Skala usaha ini tergolong besar untuk kategori UMKM, sebab mampu mempekerjakan lebih dari 60 orang tenaga kerja. Keunikan produknya terletak pada nilai tradisi dan keterampilan tangan khas, bukan sekadar inovasi bentuk atau kemasan. Dalam konteks lokal, usaha ini menjadi simbol ketahanan budaya dan ekonomi komunitas, serta memiliki posisi strategis karena Kampung Ketupat dikenal sebagai sentra oleh-oleh khas Banjarmasin. Nilai tambah utama usaha ini memang terletak pada aspek sosial dan budaya.

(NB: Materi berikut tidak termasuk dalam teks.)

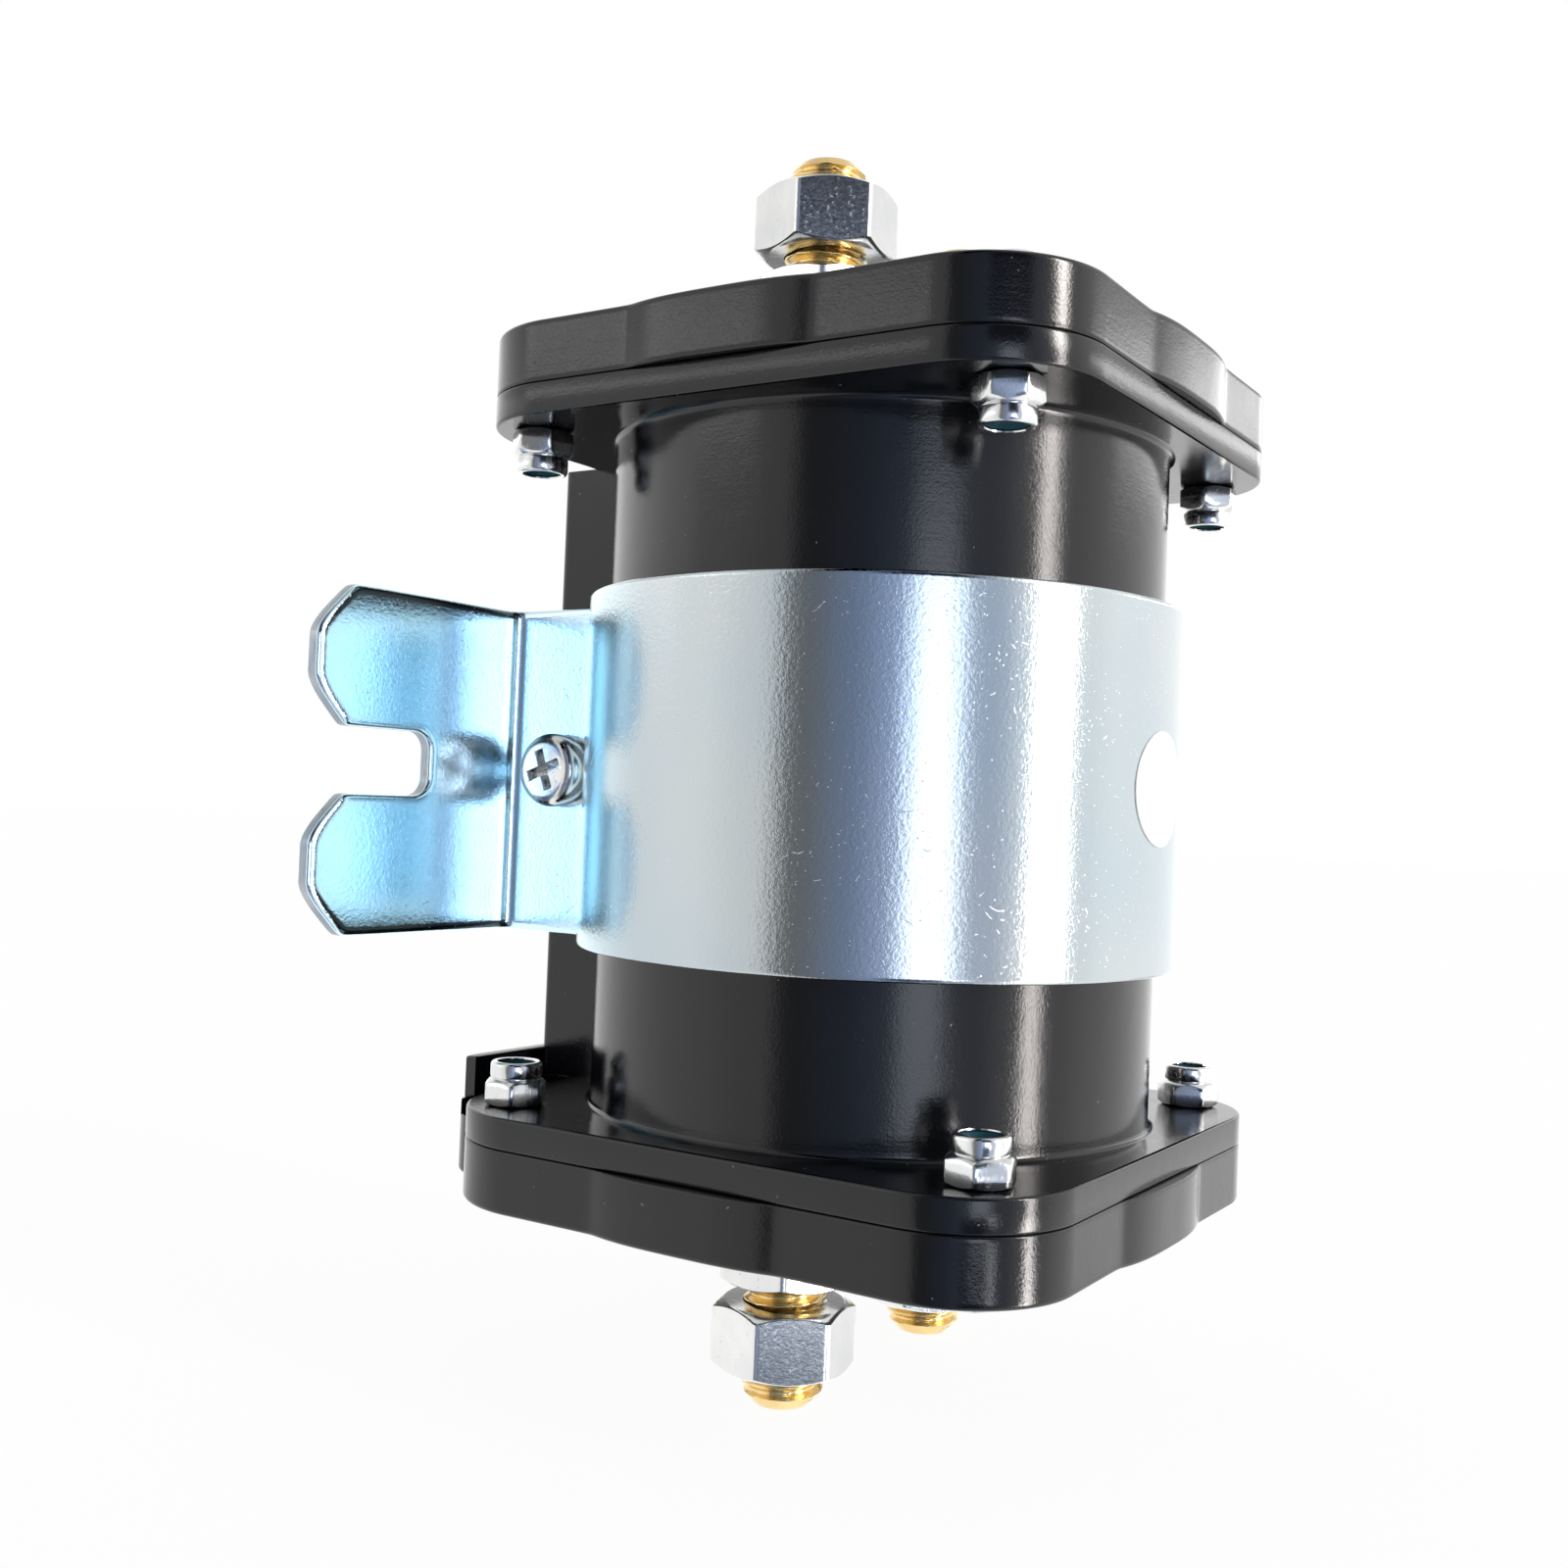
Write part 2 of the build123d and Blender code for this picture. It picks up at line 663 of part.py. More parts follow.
# Strap bracket: a band round the barrel, two strips along the rib and an ear at the end of each
with BuildPart() as mounting_bracket:
    with BuildSketch(level(-strap_height / 2)):
        Circle(strap_outer)
        with Locations((0, axis_setback / 2)):
            Rectangle(2 * strip_outer, axis_setback)
        with Locations((0, axis_setback - strap_thick / 2)):
            Rectangle(2 * ear_reach, strap_thick)
        Circle(strap_inner, mode=Mode.SUBTRACT)
        with Locations((0, axis_setback / 2)):
            Rectangle(2 * strip_inner, axis_setback, mode=Mode.SUBTRACT)
    extrude(amount=strap_height)
    corners = mounting_bracket.edges().filter_by(Axis.Z)
    fillet(corners.filter_by(lambda edge: abs(abs(edge.center().X) - strip_outer) < 0.01), strap_bend)
    fillet(
        corners.filter_by(lambda edge: abs(abs(edge.center().X) - strip_inner) < 0.01),
        strap_bend + strap_thick,
    )
    with BuildSketch(Plane((0, 0, 0), x_dir=(1, 0, 0), z_dir=(0, -1, 0))) as ear_cuts:
        with BuildLine():
            Polyline(
                (slot_root, slot_width / 2),
                (ear_reach - ear_inner_cut, slot_width / 2),
                (ear_reach, slot_width / 2 + ear_inner_cut),
                (ear_reach, -slot_width / 2 - ear_inner_cut),
                (ear_reach - ear_inner_cut, -slot_width / 2),
                (slot_root, -slot_width / 2),
                close=True,
            )
        make_face()
        fillet(ear_cuts.vertices().group_by(Axis.X)[0], slot_corner)
        for end in (1, -1):
            with BuildLine():
                Polyline(
                    (ear_reach - ear_outer_cut, end * strap_height / 2),
                    (ear_reach, end * strap_height / 2),
                    (ear_reach, end * (strap_height / 2 - ear_outer_cut)),
                    close=True,
                )
            make_face()
        mirror(about=Plane.YZ)
    extrude(amount=strap_thick + strap_bend, mode=Mode.SUBTRACT)
    ear_corners = mounting_bracket.edges().filter_by(Axis.Y).filter_by(
        lambda edge: abs(edge.center().X) > ear_reach - ear_outer_cut - 0.01
    )
    fillet(ear_corners, ear_corner)
    with BuildSketch(Plane.YZ):
        with Locations((clamp_reach - axis_setback, 0)):
            Circle(clamp_hole_radius)
    extrude(amount=strip_outer + slip_gap, both=True, mode=Mode.SUBTRACT)
save(mounting_bracket, "mounting_bracket")


# Clamp screw through both strips behind the rib, with its nut on the far side
clamp_plane = Plane((-strip_outer, clamp_reach - axis_setback, 0), x_dir=(0, 1, 0), z_dir=(-1, 0, 0))
with BuildPart() as clamp_screw:
    with Locations(clamp_plane):
        add(pan_head(clamp_head_radius, clamp_head_thick))
    with BuildSketch(clamp_plane):
        Circle(clamp_radius)
    extrude(amount=-(2 * strip_outer + clamp_nut_thick + clamp_overrun))
    with BuildSketch(clamp_plane.offset(clamp_head_thick)):
        Rectangle(clamp_recess_span, clamp_recess_width, rotation=clamp_turn)
        Rectangle(clamp_recess_width, clamp_recess_span, rotation=clamp_turn)
    extrude(amount=-clamp_recess_depth, taper=clamp_recess_taper, mode=Mode.SUBTRACT)
save(clamp_screw, "clamp_screw")

with BuildPart() as clamp_nut:
    with Locations(Plane((strip_outer, clamp_reach - axis_setback, 0), x_dir=(0, 1, 0), z_dir=(1, 0, 0))):
        add(hex_nut(clamp_nut_flats, clamp_nut_thick, clamp_radius + thread_gap))
save(clamp_nut, "clamp_nut")


# Round label on the front of the band
with BuildPart() as front_label:
    with BuildSketch(level(-label_radius)):
        Circle(strap_outer + label_thick)
        Circle(strap_outer, mode=Mode.SUBTRACT)
    extrude(amount=2 * label_radius)
    with BuildSketch(Plane((0, -axis_setback, 0), x_dir=(1, 0, 0), z_dir=(0, -1, 0))):
        Circle(label_radius)
    extrude(amount=strap_outer + label_thick, mode=Mode.INTERSECT)
save(front_label, "front_label")
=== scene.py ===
import json

import bpy
import numpy as np
from mathutils import Matrix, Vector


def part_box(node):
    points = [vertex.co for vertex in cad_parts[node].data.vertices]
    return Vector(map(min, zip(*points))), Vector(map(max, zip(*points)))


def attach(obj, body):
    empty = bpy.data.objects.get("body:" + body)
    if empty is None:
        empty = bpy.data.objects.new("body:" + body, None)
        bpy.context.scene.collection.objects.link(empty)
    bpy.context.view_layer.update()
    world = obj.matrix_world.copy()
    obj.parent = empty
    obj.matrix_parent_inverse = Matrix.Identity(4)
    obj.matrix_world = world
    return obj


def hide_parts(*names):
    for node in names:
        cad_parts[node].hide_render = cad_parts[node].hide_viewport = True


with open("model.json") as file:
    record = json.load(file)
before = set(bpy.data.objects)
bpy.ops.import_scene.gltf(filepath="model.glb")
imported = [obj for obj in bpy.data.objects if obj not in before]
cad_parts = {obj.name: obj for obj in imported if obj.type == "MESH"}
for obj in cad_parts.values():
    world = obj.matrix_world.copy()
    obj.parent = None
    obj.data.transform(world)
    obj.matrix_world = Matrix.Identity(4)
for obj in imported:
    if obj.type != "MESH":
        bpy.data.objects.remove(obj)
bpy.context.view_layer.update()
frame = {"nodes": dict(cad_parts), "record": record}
print("frame loaded:", len(frame["nodes"]), "nodes")

millimetre = 0.001


def boxOf(node):    # lowest and highest corner of a node in millimetres
    low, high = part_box(node)
    return np.array(low) / millimetre, np.array(high) / millimetre


# The places that everything hangs on, read from the frame
housingHigh = boxOf("housing")[1]
coverHigh = boxOf("top_cover")[1]
lowerCoverHigh = boxOf("bottom_cover")[1]
bracketHigh = boxOf("mounting_bracket")[1]
yokeLow, yokeHigh = boxOf("yoke_shell")
axisY = (yokeLow[1] + yokeHigh[1]) / 2        # barrel axis, in front of the mounting plane
parting = housingHigh[2]                      # housing meets cover
coverFace = coverHigh[2]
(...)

Meskipun memiliki akar tradisi yang kuat, usaha ini menghadapi sejumlah tantangan yang mengancam keberlanjutannya di tengah arus pasar modern. Pengelolaan usaha masih dilakukan secara tradisional. Pencatatan keuangan, misalnya, masih dilakukan secara manual tanpa dukungan aplikasi atau sistem digital. Selain itu, tidak ada rencana bisnis tertulis, sistem evaluasi kinerja, atau strategi ekspansi yang terstruktur, sehingga pengambilan keputusan lebih didasarkan pada intuisi dan pengalaman pemilik.
Di ranah pemasaran, usaha ini juga belum optimal. Strategi pemasaran masih konvensional, mengandalkan toko fisik dan jaringan sosial masyarakat, serta belum ada pemanfaatan media digital atau strategi branding yang terstruktur. Minimnya inovasi desain dan kemasan produk juga menjadi kelemahan, padahal inovasi kemasan adalah strategi penting untuk membangun citra merek dan meningkatkan daya saing.
Untuk memastikan keberlanjutan usaha yang telah bertahan puluhan tahun ini, diperlukan kombinasi antara kekuatan tradisi dan kapabilitas dinamis kewirausahaan modern. Rekomendasi yang dapat diberikan mencakup tiga pilar utama:
- Modernisasi Manajemen dan Keuangan
Diperlukan transisi dari pencatatan manual ke sistem digital sederhana untuk meningkatkan akurasi laporan keuangan dan efisiensi operasional.
- Digitalisasi Pemasaran dan Inovasi Produk
Pemanfaatan media sosial dan konten visual dapat memperluas jangkauan pasar dan meningkatkan loyalitas pelanggan. Inovasi dapat dimulai dari penambahan elemen naratif seperti cerita asal-usul Kampung Ketupat pada kemasan untuk memperkuat branding.
- Pengembangan Kampung Wisata Tematik
Terdapat potensi besar untuk mengembangkan Kampung Ketupat sebagai destinasi wisata edukatif. Dengan mengintegrasikan tur pembuatan ketupat dan pelatihan singkat bagi pengunjung, usaha ini dapat bertransformasi menjadi bagian dari ekosistem ekowisata lokal, yang mendukung pelestarian tradisi sekaligus menciptakan peluang ekonomi baru.
Pada akhirnya, usaha bungkus ketupat di Banjarmasin ini membuktikan bahwa kekuatan tradisi dapat menjadi keunggulan kompetitif. Namun, agar dapat bertahan dan tumbuh berkelanjutan di era digital, kekuatan tradisi tersebut harus dikombinasikan dengan inovasi, digitalisasi, dan pendekatan strategis kewirausahaan modern.